The Brewers once again issued #7 to a veteran player in 2002. Second baseman and 1996 All Star Eric Young joined the Brewers that season. On a team that ultimately lost 106 games, he was one of the not-totally-awful spots. He hit .280 in 138 games, stole 31 bases, and struck out only 38 times (against 39 walks). He underwent a renaissance of sorts the next season, setting a career high with 15 home runs while stealing 25 bases and hitting .260. Perhaps fittingly for a veteran displaying sudden power, he was traded to the Giants in August. He ultimately hung on in the majors through the 2006 season.

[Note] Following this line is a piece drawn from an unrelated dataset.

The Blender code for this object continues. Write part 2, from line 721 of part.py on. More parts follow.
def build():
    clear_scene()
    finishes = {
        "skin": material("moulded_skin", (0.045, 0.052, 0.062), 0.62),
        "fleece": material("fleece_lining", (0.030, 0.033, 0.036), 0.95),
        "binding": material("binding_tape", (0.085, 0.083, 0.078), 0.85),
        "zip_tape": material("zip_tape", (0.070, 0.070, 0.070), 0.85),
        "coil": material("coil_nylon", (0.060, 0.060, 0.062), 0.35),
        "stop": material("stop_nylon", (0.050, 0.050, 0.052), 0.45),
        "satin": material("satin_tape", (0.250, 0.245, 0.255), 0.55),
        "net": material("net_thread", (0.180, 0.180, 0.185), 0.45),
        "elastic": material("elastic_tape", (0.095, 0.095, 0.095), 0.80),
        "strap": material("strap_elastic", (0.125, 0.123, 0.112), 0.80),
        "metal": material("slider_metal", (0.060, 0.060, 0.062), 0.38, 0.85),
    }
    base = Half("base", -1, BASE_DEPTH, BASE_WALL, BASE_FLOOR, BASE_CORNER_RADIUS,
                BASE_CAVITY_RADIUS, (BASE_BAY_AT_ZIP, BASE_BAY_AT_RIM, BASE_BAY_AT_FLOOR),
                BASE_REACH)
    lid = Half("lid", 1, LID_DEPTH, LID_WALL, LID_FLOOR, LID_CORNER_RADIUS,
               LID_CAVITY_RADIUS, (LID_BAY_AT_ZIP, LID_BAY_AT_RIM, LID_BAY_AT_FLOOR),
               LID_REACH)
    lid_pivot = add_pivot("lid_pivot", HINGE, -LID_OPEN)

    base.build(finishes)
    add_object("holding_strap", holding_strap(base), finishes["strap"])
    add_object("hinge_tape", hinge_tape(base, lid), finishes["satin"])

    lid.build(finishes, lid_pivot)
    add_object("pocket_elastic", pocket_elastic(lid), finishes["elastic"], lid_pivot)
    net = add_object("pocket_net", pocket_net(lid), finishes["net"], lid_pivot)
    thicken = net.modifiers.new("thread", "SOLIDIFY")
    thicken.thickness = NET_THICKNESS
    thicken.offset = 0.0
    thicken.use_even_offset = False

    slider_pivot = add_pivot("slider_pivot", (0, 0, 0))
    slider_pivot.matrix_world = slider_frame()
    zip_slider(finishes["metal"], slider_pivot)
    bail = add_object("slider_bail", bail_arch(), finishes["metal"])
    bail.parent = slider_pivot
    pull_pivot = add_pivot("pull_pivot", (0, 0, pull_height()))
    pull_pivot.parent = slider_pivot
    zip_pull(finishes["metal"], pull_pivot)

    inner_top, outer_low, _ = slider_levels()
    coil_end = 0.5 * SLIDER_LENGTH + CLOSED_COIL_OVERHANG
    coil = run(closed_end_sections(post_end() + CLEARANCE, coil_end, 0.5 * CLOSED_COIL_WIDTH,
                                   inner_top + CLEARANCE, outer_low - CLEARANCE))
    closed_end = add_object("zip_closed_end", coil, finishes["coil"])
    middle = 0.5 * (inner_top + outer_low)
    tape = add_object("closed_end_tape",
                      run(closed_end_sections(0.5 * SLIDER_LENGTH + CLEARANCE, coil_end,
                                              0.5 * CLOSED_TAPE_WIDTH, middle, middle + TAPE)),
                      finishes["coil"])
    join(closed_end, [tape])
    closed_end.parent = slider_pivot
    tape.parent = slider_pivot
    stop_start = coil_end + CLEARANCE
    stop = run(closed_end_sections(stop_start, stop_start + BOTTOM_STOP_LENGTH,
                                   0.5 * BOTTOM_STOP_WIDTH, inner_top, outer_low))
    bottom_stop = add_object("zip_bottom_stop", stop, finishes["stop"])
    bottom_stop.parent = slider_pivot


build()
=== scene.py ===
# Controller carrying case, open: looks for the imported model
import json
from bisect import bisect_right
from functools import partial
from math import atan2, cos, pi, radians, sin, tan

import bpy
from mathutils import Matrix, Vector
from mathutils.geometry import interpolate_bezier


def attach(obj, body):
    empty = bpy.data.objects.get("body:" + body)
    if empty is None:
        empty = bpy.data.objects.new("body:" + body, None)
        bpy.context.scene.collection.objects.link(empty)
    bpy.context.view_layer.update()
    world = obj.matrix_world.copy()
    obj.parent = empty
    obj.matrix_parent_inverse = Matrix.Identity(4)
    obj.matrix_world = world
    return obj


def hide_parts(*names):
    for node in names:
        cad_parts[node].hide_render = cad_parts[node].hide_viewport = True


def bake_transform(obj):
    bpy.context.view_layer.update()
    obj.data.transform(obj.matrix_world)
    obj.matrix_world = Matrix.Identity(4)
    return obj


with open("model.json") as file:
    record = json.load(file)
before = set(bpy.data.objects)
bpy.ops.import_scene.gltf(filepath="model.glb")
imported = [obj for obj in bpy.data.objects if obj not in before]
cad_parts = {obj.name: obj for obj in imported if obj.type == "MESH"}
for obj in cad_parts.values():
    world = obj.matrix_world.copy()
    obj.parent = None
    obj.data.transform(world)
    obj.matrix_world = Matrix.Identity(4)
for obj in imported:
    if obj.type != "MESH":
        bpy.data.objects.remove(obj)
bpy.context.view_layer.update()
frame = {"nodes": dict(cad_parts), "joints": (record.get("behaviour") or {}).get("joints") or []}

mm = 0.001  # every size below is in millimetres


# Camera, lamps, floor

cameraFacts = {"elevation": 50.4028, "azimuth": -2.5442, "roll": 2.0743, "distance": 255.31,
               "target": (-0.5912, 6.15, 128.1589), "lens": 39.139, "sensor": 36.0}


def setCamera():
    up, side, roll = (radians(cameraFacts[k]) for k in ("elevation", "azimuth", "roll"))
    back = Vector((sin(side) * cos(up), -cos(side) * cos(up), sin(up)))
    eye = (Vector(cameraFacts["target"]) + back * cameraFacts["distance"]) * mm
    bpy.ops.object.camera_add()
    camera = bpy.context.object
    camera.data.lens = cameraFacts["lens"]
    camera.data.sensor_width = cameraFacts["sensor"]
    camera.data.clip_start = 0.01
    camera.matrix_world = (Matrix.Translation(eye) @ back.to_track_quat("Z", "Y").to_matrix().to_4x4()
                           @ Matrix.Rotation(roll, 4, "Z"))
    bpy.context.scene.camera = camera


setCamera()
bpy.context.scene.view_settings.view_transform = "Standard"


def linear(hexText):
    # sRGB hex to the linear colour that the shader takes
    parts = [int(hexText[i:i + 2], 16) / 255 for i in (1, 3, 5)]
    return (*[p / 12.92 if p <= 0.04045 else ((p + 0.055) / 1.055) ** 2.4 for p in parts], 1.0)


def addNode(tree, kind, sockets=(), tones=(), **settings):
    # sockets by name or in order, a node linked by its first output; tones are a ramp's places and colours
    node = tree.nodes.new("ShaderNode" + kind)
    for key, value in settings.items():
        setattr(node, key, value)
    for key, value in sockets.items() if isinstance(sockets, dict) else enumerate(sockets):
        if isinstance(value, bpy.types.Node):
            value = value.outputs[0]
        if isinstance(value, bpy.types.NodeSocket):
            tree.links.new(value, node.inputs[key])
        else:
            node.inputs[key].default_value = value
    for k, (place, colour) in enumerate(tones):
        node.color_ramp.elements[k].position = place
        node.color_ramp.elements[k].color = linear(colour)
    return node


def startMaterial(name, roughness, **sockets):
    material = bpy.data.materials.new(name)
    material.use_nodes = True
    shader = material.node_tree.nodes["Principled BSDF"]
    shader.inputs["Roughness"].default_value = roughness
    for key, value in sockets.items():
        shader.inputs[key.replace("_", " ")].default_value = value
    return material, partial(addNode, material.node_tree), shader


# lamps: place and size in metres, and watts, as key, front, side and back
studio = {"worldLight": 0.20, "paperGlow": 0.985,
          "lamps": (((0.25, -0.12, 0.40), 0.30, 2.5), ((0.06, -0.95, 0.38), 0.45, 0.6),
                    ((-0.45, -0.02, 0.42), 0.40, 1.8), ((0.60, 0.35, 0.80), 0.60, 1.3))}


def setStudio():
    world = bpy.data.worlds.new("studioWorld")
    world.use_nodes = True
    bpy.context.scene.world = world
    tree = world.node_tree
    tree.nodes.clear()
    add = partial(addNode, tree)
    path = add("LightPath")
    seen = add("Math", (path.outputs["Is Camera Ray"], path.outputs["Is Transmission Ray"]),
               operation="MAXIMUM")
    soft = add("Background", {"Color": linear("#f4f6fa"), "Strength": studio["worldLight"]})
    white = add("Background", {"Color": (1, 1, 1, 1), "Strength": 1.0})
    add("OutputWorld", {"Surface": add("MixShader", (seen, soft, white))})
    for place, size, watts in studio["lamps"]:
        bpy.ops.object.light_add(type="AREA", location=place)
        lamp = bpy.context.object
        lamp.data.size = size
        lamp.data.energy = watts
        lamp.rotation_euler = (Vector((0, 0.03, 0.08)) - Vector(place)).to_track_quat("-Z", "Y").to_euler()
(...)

In 2005, the Brewers' 2nd round pick from 2001 made his major league debut on Opening Day. J.J. Hardy took the starting shortstop job and, despite struggling mightily to start the year, finished strong to end up with a respectable .247/.327/.384 batting line. Though not fleet of foot, his instincts and positioning made him an excellent defender in Milwaukee. A lingering ankle injury cost him most of 2006 but he returned to make his first All Star appearance in 2007 and played at the same level in 2008. In 2009, he struggled offensively, culminating in a controversial demotion to AAA that exactly coincided with the amount of service time necessary to delay his free agency a year. After that messy transaction, a trade was pretty much a foregone conclusion and he was shipped to Minnesota in exchange for outfielder Carlos Gomez. Hardy enters 2011 suiting up for his third team (Baltimore) in as many seasons.

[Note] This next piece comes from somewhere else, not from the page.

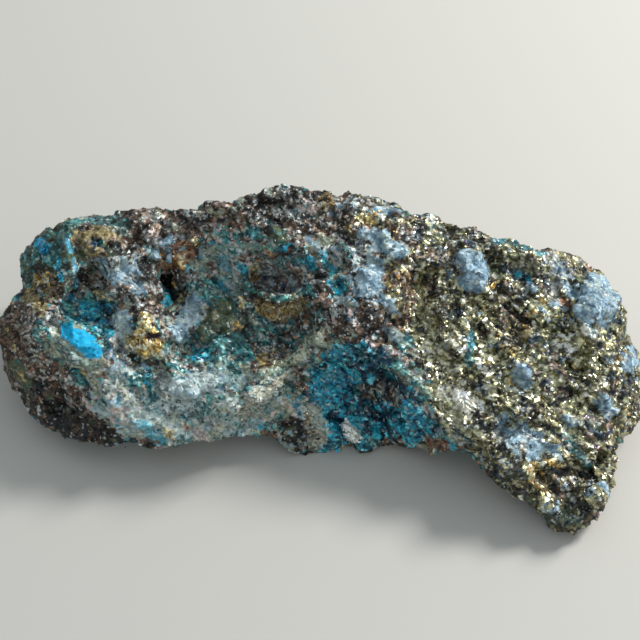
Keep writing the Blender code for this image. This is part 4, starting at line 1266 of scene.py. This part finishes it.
# Stage, light and camera.
def add_floor():
    """A plain pale floor."""
    mesh = bpy.data.meshes.new("floor")
    bm = bmesh.new()
    bmesh.ops.create_grid(bm, x_segments=1, y_segments=1, size=FLOOR_SIZE / 2)
    bm.to_mesh(mesh)
    bm.free()
    paint = bpy.data.materials.new("floor")
    paint.use_nodes = True
    shader = paint.node_tree.nodes["Principled BSDF"]
    shader.inputs["Base Color"].default_value = (*FLOOR_COLOUR, 1)
    shader.inputs["Roughness"].default_value = FLOOR_ROUGHNESS
    mesh.materials.append(paint)
    floor = add_object("floor", mesh)


def add_key_light():
    """A low soft light from the right."""
    lamp = bpy.data.lights.new("key", "AREA")
    lamp.energy = KEY_POWER
    lamp.size = KEY_SIZE
    key = add_object("key", lamp)
    key.location = KEY_PLACE
    key.rotation_euler = (-KEY_PLACE).to_track_quat("-Z", "Y").to_euler()


def add_sky():
    """A pale sky, dim on the side away from the key light."""
    world = bpy.data.worlds.new("sky")
    world.use_nodes = True
    tree = world.node_tree
    sky = tree.nodes["Background"]
    sky.inputs["Color"].default_value = (*SKY_COLOUR, 1)
    way = add_node(tree, "ShaderNodeTexCoord", {})["Generated"]
    toward = vector_node(tree, "DOT_PRODUCT", way, KEY_PLACE.normalized(), output="Value")
    tree.links.new(ranged(tree, toward, *SKY_TURN, *SKY_STRENGTH), sky.inputs["Strength"])
    bpy.context.scene.world = world


def add_camera():
    """The camera at the photograph's viewing angle, with plain colours."""
    lens = bpy.data.cameras.new("camera")
    lens.sensor_width = SENSOR
    lens.lens = SENSOR * VIEW_DISTANCE / VIEW_WIDTH
    camera = add_object("camera", lens)
    camera.location = (VIEW_TARGET + VIEW_TO_CAMERA * VIEW_DISTANCE) * MM
    camera.rotation_euler = (math.pi / 2 - VIEW_ELEVATION, 0, 0)
    bpy.context.scene.camera = camera
    bpy.context.scene.view_settings.view_transform = "Standard"


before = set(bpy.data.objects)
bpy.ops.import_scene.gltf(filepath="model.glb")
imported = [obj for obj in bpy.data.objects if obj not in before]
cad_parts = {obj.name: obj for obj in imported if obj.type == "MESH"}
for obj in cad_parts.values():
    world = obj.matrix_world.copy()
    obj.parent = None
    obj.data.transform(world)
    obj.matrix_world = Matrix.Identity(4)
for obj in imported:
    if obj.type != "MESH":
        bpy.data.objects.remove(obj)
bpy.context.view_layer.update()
rng = np.random.default_rng(SEED)
add_camera()
add_floor()
add_key_light()
add_sky()

ore_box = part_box("peacock_ore")
surface = fine_copy(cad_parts["peacock_ore"])
facing_camera = break_surface(surface, rng, ore_box)
grains = scatter_grains(surface, facing_camera, ore_box, rng)
surface.data.materials.append(ore_material("ore_surface", *SURFACE_FACETS))
surface_back = part_back(surface, facing_camera)
lay_on_sheets(surface.data, FRONT_SHEETS)
lay_on_sheets(surface_back.data, BACK_SHEETS)
for piece in grains:
    piece.data.materials.append(ore_material(piece.name, *GRAIN_FACETS))
    lay_in_cells(piece.data)
for piece in [surface, surface_back, *grains]:
    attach(piece, "root")
for piece in [surface, surface_back]:
    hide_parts("peacock_ore")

On August 9, 2010, the Brewers traded veteran Jim Edmonds to Cincinnati so he could make one final championship run. In return they received outfielder Chris Dickerson. After a fast start to his career with six home runs in the final month of 2008, his bat developed into a question mark. Dickerson didn't impress in his late 2010 audition, hitting just .208 in 53 at bats, including 15 hitless at bats in September. He retains #7 going into 2011.